According to an advance summary of his address, the noted author rejects the idea that Jewish leaders from other countries ought to emigrate to Israel. Referring to the heated controversy at the final session of the World Zionist Congress last Jan. when a resolution was adopted, and subsequently declared unconstitutional, calling for Jewish leaders to make aliya, Wiesel states: “A Jew can be Jewish everywhere, not only in Israel, providing he claims kinship with the totality of his people’s experience.”
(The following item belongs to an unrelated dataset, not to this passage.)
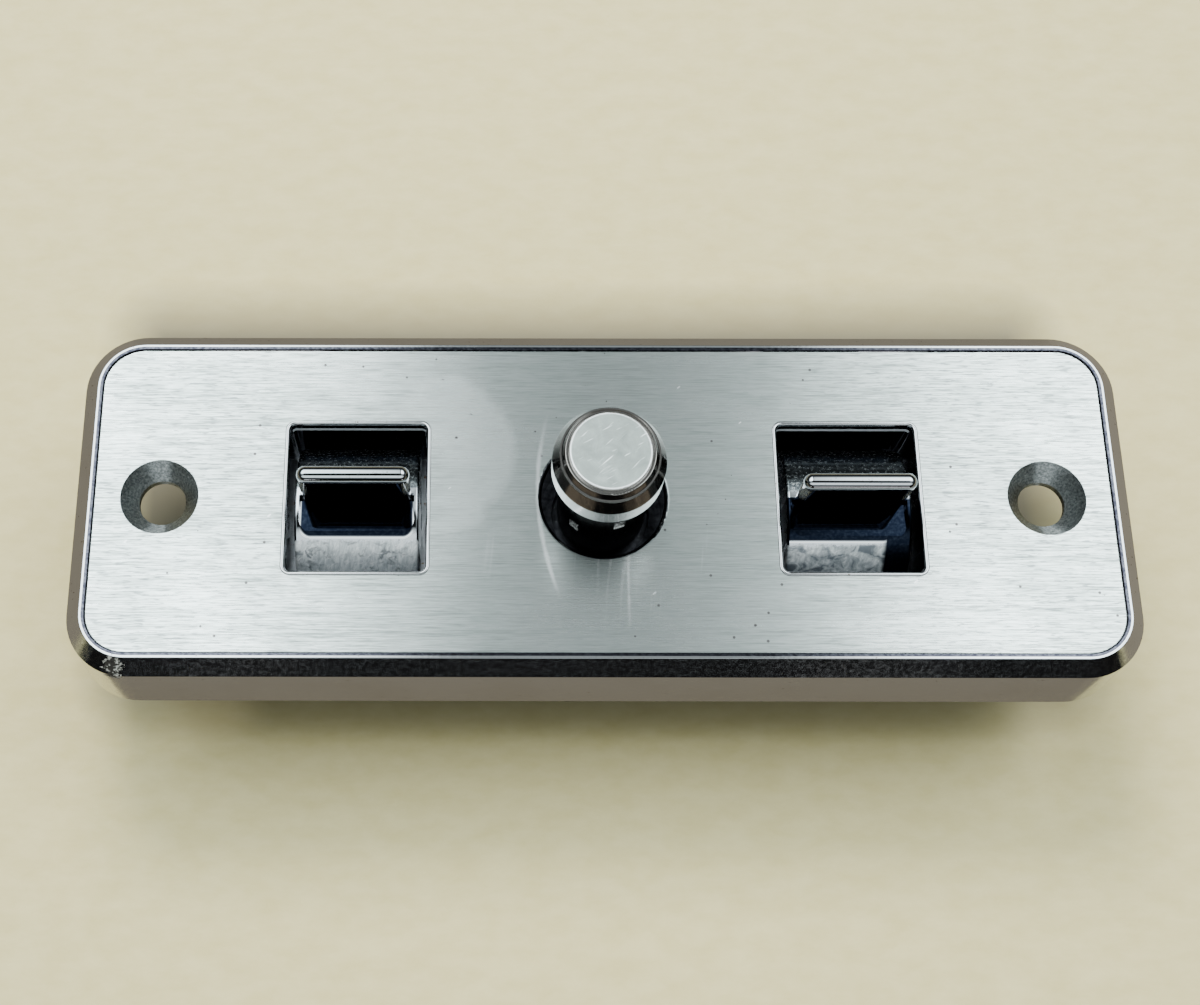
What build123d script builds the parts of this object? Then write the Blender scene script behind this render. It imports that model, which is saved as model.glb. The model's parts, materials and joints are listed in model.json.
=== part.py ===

Discussing the situation in the Middle East. Wiesel is scheduled to urge the AJCommittee to establish “an international committee composed entirely of Holocaust survivors.” declaring that these survivors, who had been uprooted from their homelands and forced to rebuild their lives. are uniquely qualified to comprehend and handle the problems caused by the uprooting of the Arab population in Israel.

At the same time, he stressed that he does not equate the Holocaust and its victims with any of today’s upheavals and their concomitant population displacements. “Those who compare the Holocaust with any current situation anywhere–in Vietnam or Bangladesh or Harlem–are guilty of distortion bordering on obscenity,” he states. “The Holocaust was a unique event defying all parallels….”
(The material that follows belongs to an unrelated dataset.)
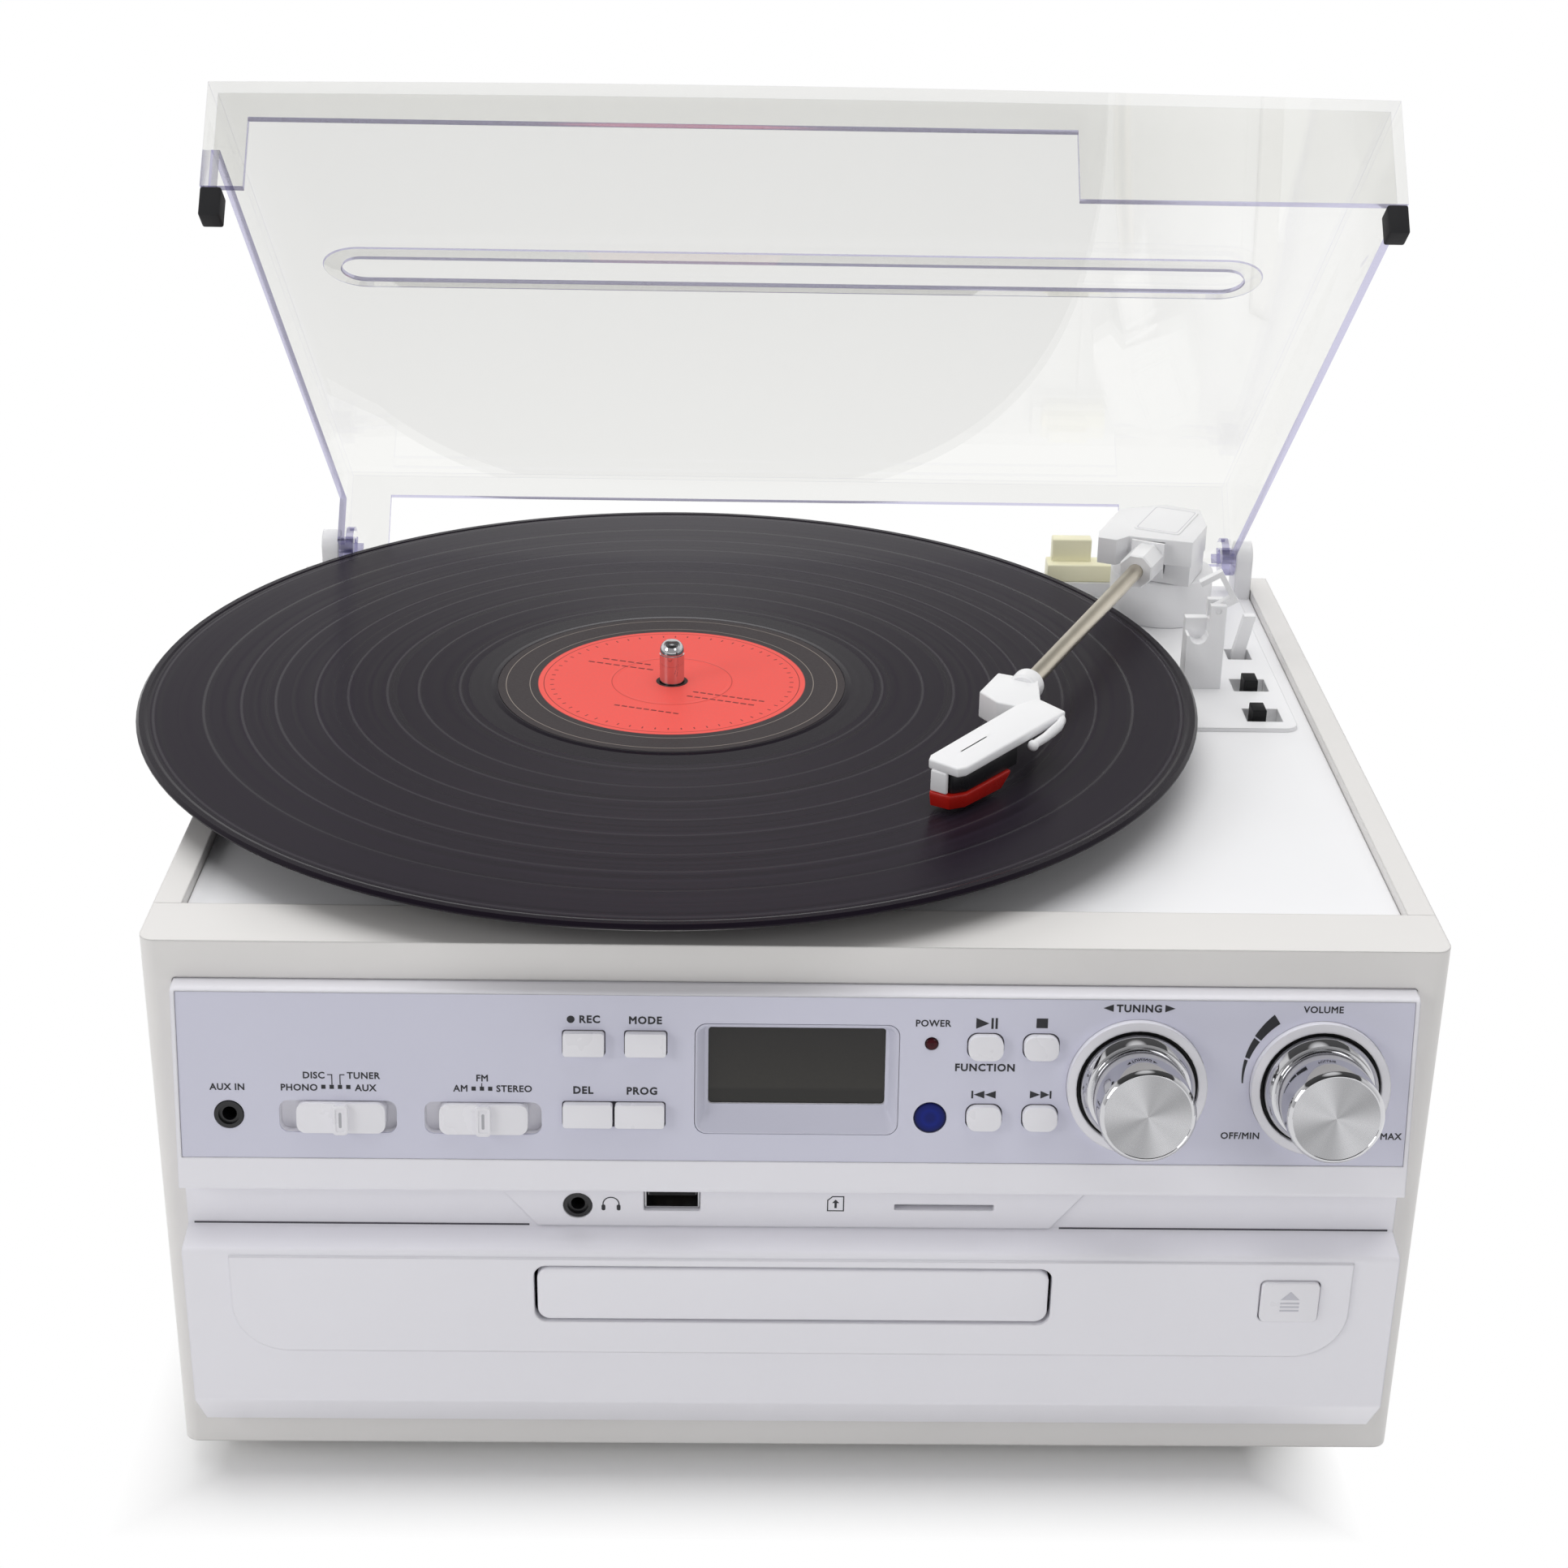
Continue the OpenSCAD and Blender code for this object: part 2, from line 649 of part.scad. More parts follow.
module headshell() {
    color("white") place() on_arm() {
        translate([0, 0, tube_z]) difference() {
            rod_x(4.6, arm_len, arm_len + 6);
            rod_x(tube_r - 0.6, arm_len - 1, arm_len + 2);
        }
        translate([arm_len + 3, -8.3, head_low]) linear_extrude(8)
            polygon([[0, 0], [15, 0], [20, 7], [20, 17], [13, 17], [0, 12]]);
        translate([0, 0, head_low + 3]) linear_extrude(head_top - head_low - 3) polygon(head_bar);
        translate([196.6, -4.8, head_low - 3.2]) cube([2.8, 5.2, 8]);
        translate([153, 17, head_low + 0.6]) hull() {
            translate([0, 0, 0]) cylinder(r = 1.2, h = 3.6, $fn = 24);
            translate([6, 0.8, 0]) cylinder(r = 1.2, h = 3, $fn = 24);
        }
        translate([159, 17.8, head_low + 0.6]) hull() {
            cylinder(r = 1.2, h = 3, $fn = 24);
            translate([13, -3, -0.6]) cylinder(r = 1.1, h = 2, $fn = 24);
        }
    }
}

module cartridge() {
    color("black") place() on_arm() translate([0, 0, head_low - 3.6])
        linear_extrude(6.6) polygon([[172, 2.6], [174, 11.6], [195.6, 5.4], [196.2, 4.6], [196.2, -4],
            [193, -4]]);
}

module stylus() {
    color("firebrick") place() on_arm() {
        translate([0, 0, head_low - 5.2]) linear_extrude(1.6)
            polygon([[180, 0.6], [182, 8.6], [196.4, 4.8], [196.4, -4]]);
        translate([stylus_u - 1, 1, tip_z]) cylinder(r1 = 0.25, r2 = 0.5, h = head_low - 5 - tip_z);
    }
}

module arm_rest() {
    color("white") place() difference() {
        union() {
            translate([rest_x - 3.8, rest_y - 4, platform_z])
                cube([stop_x + 4.8 - rest_x + 3.8, 8, tube_z - 6.6 - platform_z]);
            translate([rest_x - 3.8, rest_y + 1, platform_z])
                cube([stop_x - rest_x + 4.8, 3, tube_z - tube_r - gap - platform_z]);
            translate([stop_x, rest_y - 4, platform_z]) cube([4.8, 8, rest_top - platform_z]);
        }
        translate([rest_x - 0.3, 0, tube_z - 6.6]) rod_y(2.7, rest_y - 5, rest_y + 1);
        translate([stop_x - 1, rest_y - 1.6, clip_z - 3.4]) cube([7, 3.2, 10]);
        translate([clip_x, 0, clip_z]) rod_y(0.8 + run_fit, rest_y - 5, rest_y + 5);
    }
}

// the clip leans open beside the rest and folds over the parked tube
module rest_clip() {
    reach = clip_x - rest_x + tube_r + 0.9;
    color("white") place() translate([clip_x, rest_y, clip_z]) rotate([0, clip_open, 0]) {
        rod_y(0.8, -3.8, 3.8);
        translate([-1.2, -1.3, -1.2]) cube([2.4, 2.6, 7.7]);
        translate([-reach - 1.6, -1.3, 4.9]) cube([reach + 1.6, 2.6, 1.6]);
        translate([-reach - 1.6, -1.3, -1]) cube([1.6, 2.6, 7.5]);
    }
}

module cue_lever() {
    color("white") place() translate([lever_at[0], lever_at[1] + 1.2, lever_z]) {
        rotate([90, 0, 0]) translate([0, 0, -1.4]) linear_extrude(2.8)
            polygon([[-2, -2], [2, -2], [2.2, 8], [4.6, 20], [1, 20], [-1.6, 8]]);
        rod_x(1.2, -7, 7);
    }
}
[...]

Referring to President Nixon’s trip this month to the Soviet Union. Wiesel states that Nixon “should bring to the attention of the Soviet leaders the fact that no other issue today, except for the security of Israel, mobilizes the American Jewish community in its entirety as does the issue of Soviet Jewry.” Continuing, he states that it is “only normal for us to hope that when he (Nixon) meets the leaders of Soviet Russia, he would become our messenger and plead with them” to allow all Soviet Jews to be reunited with their families in Israel and to free the Jewish prisoners.